→ **DATA SEGMENT**
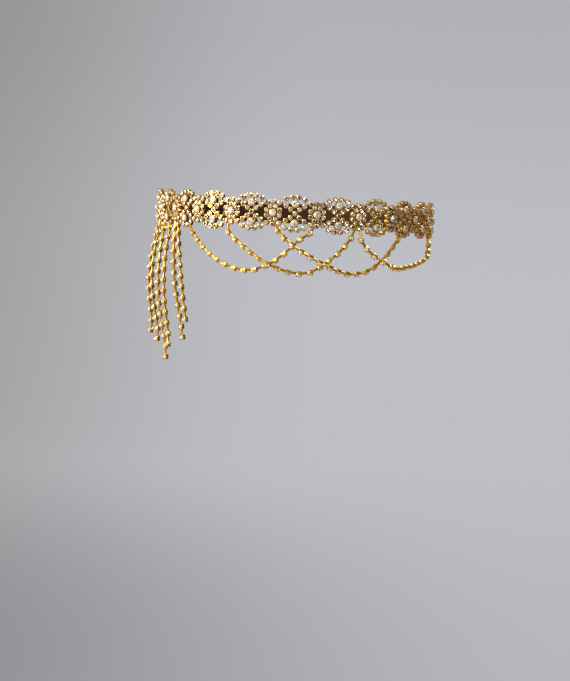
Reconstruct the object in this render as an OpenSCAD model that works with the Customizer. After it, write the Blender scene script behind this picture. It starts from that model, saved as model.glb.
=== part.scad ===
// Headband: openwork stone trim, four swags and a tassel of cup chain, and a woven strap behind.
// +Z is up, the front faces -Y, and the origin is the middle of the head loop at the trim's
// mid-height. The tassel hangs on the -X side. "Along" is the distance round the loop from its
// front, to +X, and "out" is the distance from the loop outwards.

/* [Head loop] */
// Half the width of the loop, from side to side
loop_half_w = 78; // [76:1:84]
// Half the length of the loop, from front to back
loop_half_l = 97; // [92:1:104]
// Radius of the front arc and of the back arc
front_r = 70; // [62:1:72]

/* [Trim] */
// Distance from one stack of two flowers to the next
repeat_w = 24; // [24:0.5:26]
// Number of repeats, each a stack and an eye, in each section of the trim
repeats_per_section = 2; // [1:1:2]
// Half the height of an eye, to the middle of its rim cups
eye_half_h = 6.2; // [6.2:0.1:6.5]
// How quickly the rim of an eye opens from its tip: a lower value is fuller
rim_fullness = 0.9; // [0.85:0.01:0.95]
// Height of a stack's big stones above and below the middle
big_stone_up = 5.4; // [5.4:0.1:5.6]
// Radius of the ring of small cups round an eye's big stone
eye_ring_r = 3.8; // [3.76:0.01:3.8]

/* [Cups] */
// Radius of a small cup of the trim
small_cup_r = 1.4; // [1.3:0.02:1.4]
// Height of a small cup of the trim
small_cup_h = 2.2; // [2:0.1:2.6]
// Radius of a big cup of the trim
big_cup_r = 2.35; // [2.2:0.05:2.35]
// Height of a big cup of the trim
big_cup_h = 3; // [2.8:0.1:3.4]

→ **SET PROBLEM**
Tally up the lines with the word "from" in them, and answer with that number by itself.

→ **WRITTEN ANSWER**
7